Ingredients:

  • 1.4 kg (3 lb) boneless, skinless chicken thighs
  • 1 teaspoon (5 ml) salt
  • 1/2 teaspoon (2.5 ml) black pepper
  • 1 large yellow onion, chopped (approx. 1 cup / 240 ml)
  • 2 carrots, peeled and chopped (approx. 1 cup / 240 ml)
  • 2 celery stalks, chopped (approx. 1 cup / 240 ml)
  • 2 cloves garlic, minced
  • 2.4 L (10 cups) low-sodium chicken broth
  • 1 teaspoon (5 ml) dried thyme
  • 1/2 teaspoon (2.5 ml) dried rosemary
  • 1 bay leaf
  • 225 g (8 oz) egg noodles
  • 2 tablespoons (30 ml) chopped fresh parsley, for garnish (optional)

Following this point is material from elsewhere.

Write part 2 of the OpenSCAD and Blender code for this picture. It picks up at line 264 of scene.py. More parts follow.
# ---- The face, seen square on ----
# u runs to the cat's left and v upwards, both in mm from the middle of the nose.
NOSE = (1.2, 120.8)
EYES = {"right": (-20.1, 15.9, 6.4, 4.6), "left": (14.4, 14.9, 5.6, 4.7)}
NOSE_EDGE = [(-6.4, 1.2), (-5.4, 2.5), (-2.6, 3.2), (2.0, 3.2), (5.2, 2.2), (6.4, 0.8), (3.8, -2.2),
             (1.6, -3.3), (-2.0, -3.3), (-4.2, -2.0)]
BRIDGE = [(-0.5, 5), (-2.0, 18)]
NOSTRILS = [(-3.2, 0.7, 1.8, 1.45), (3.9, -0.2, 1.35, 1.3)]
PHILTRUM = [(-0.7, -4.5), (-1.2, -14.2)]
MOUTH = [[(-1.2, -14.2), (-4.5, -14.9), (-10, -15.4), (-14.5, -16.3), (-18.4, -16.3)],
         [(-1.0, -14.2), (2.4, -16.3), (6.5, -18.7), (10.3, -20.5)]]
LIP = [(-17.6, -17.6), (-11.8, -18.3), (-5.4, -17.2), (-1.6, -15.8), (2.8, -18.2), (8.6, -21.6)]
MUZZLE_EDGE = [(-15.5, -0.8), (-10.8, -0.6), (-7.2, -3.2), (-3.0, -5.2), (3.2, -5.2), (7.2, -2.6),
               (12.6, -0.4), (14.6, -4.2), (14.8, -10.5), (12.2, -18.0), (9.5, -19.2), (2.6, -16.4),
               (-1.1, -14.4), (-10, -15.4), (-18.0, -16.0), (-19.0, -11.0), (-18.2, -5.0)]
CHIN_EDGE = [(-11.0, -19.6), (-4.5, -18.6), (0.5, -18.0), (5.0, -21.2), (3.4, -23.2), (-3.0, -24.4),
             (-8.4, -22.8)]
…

  • Lemon wedges, for serving (optional)

Instructions:

  1. Season the chicken thighs with salt and pepper.
  2. Place the chicken thighs in the slow cooker.
  3. Add the chopped onion, carrots, celery, and minced garlic to the slow cooker, arranging around the chicken.

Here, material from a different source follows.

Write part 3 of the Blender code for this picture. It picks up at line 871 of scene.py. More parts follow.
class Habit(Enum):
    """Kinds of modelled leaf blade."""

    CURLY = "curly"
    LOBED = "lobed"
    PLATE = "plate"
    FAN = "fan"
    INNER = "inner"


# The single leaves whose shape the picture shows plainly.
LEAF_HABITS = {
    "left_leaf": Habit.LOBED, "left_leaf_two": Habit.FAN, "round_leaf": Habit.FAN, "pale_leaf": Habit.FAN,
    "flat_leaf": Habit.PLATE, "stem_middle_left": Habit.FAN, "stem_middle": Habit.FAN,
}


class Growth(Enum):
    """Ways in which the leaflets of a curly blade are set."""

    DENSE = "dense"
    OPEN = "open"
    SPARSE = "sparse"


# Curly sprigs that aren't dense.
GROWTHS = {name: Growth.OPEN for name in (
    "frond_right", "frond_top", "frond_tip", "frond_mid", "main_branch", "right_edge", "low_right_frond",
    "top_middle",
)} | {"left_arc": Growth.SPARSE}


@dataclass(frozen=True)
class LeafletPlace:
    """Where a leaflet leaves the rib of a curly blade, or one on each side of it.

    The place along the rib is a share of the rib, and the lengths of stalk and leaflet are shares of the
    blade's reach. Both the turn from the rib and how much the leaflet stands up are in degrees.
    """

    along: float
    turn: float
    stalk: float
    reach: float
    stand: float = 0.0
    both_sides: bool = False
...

  4. Pour the chicken broth over the chicken and vegetables.
  5. Add the thyme, rosemary, and bay leaf to the slow cooker.
  6. Cover and cook on low for 6-8 hours or on high for 3-4 hours, until the chicken is cooked through and easily shreds.
  7. Remove the chicken thighs from the slow cooker and shred them with two forks.
  8. Return the shredded chicken to the slow cooker.
  9. Add the egg noodles to the slow cooker.
  10. Cover and cook on high for an additional 15-20 minutes, or until the noodles are tender.
  11. Remove the bay leaf. Taste and adjust seasoning with salt and pepper as needed.
  12. Ladle the soup into bowls and garnish with fresh parsley, if desired. Serve with lemon wedges, if desired.